**DATA SECTION:**
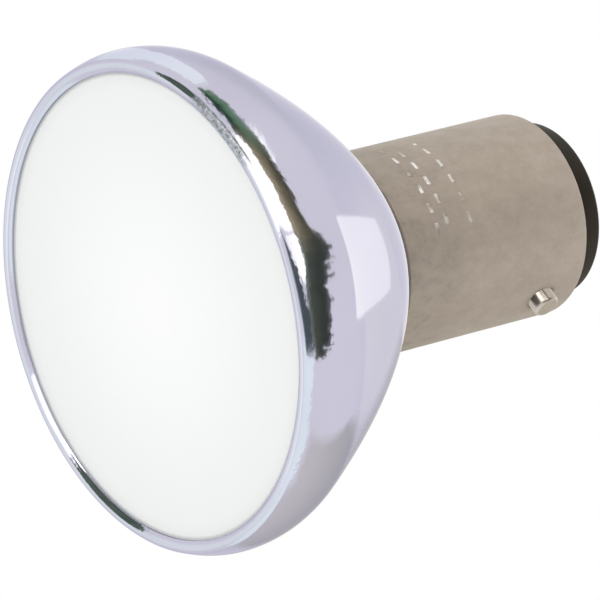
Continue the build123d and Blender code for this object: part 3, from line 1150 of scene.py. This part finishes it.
# A sleeve of card round the bulb's neck, which only the bowl's reflections meet: from within it is clear
sleeve_paint, net, tint, share = glow("card_sleeve")
tint.default_value = (1.09, 1.09, 1.06, 1)
net.link(net.minus(1.0, net.add("NewGeometry").outputs["Backfacing"]), share)
sleeve_radius = cap_radius + 0.12
sleeve_reach = 4.1
sleeve_ends = (bowl_height(sleeve_radius) + 0.01, shell_front + sleeve_reach)
sleeve = lathe("card_sleeve", [(sleeve_radius, z) for z in sleeve_ends], 96)
sleeve.data.materials.append(sleeve_paint)
hide_from(sleeve, "camera", "diffuse", "transmission", "shadow")

# The floor fades out away from the bulb, and is clear from below
floor_radius = 0.3
floor_fade = (0.06, 0.25)
floor_mesh = bpy.data.meshes.new("floor")
bm = bmesh.new()
bmesh.ops.create_circle(bm, cap_ends=True, radius=floor_radius, segments=128)
bm.to_mesh(floor_mesh)
bm.free()
floor = bpy.data.objects.new("floor", floor_mesh)
bpy.context.scene.collection.objects.link(floor)
hide_from(floor, "diffuse", "glossy", "transmission", "shadow")
floor_paint, net = bare("floor_paint")
pale = net.add("BsdfDiffuse", Color=(0.95, 0.95, 0.95, 1))
faded = net.remap(net.length(net.place()), *floor_fade, 0.0, 1.0, smooth=True)
below = net.add("NewGeometry").outputs["Backfacing"]
net.link(net.maths("MAXIMUM", faded, below), net.cover(pale, net.add("BsdfTransparent"), "OutputMaterial"))
floor_mesh.materials.append(floor_paint)

# The world is white where it is seen or reflected, and softer as a light
world = bpy.data.worlds.new("studio")
bpy.context.scene.world = world
world.use_nodes = True
world.node_tree.nodes.clear()
net = Net(world.node_tree)
soft = net.add("Background", Color=(1, 1, 1, 1), Strength=0.85)
white = net.add("Background", Color=(1, 1, 1, 1), Strength=1.0)
ray = net.add("LightPath").outputs
direct = net.maths("MAXIMUM", ray["Is Camera Ray"], ray["Is Glossy Ray"])
direct = net.maths("MAXIMUM", direct, ray["Is Transmission Ray"])
net.link(direct, net.cover(soft, white, "OutputWorld"))

bpy.context.scene.view_settings.view_transform = "Standard"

**THE PROBLEM:**
Your answer should be exactly the lines of the data above, from the first through the line containing "floor_mesh.materials.append(floor_paint)".

**WORKED ANSWER:**
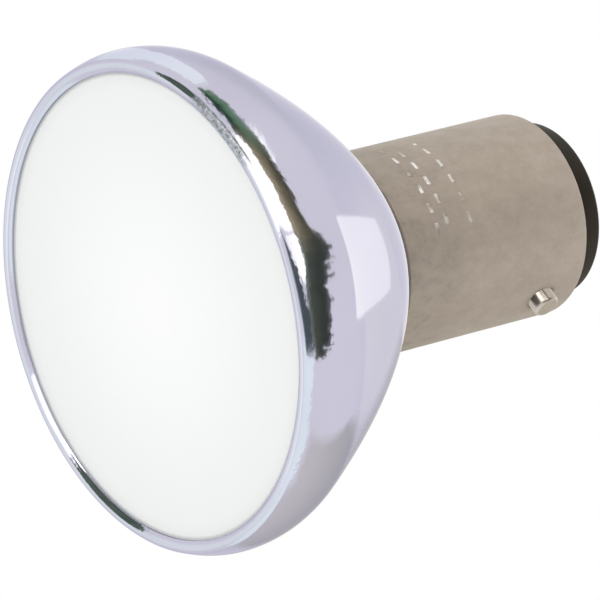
Continue the build123d and Blender code for this object: part 3, from line 1150 of scene.py. This part finishes it.
# A sleeve of card round the bulb's neck, which only the bowl's reflections meet: from within it is clear
sleeve_paint, net, tint, share = glow("card_sleeve")
tint.default_value = (1.09, 1.09, 1.06, 1)
net.link(net.minus(1.0, net.add("NewGeometry").outputs["Backfacing"]), share)
sleeve_radius = cap_radius + 0.12
sleeve_reach = 4.1
sleeve_ends = (bowl_height(sleeve_radius) + 0.01, shell_front + sleeve_reach)
sleeve = lathe("card_sleeve", [(sleeve_radius, z) for z in sleeve_ends], 96)
sleeve.data.materials.append(sleeve_paint)
hide_from(sleeve, "camera", "diffuse", "transmission", "shadow")

# The floor fades out away from the bulb, and is clear from below
floor_radius = 0.3
floor_fade = (0.06, 0.25)
floor_mesh = bpy.data.meshes.new("floor")
bm = bmesh.new()
bmesh.ops.create_circle(bm, cap_ends=True, radius=floor_radius, segments=128)
bm.to_mesh(floor_mesh)
bm.free()
floor = bpy.data.objects.new("floor", floor_mesh)
bpy.context.scene.collection.objects.link(floor)
hide_from(floor, "diffuse", "glossy", "transmission", "shadow")
floor_paint, net = bare("floor_paint")
pale = net.add("BsdfDiffuse", Color=(0.95, 0.95, 0.95, 1))
faded = net.remap(net.length(net.place()), *floor_fade, 0.0, 1.0, smooth=True)
below = net.add("NewGeometry").outputs["Backfacing"]
net.link(net.maths("MAXIMUM", faded, below), net.cover(pale, net.add("BsdfTransparent"), "OutputMaterial"))
floor_mesh.materials.append(floor_paint)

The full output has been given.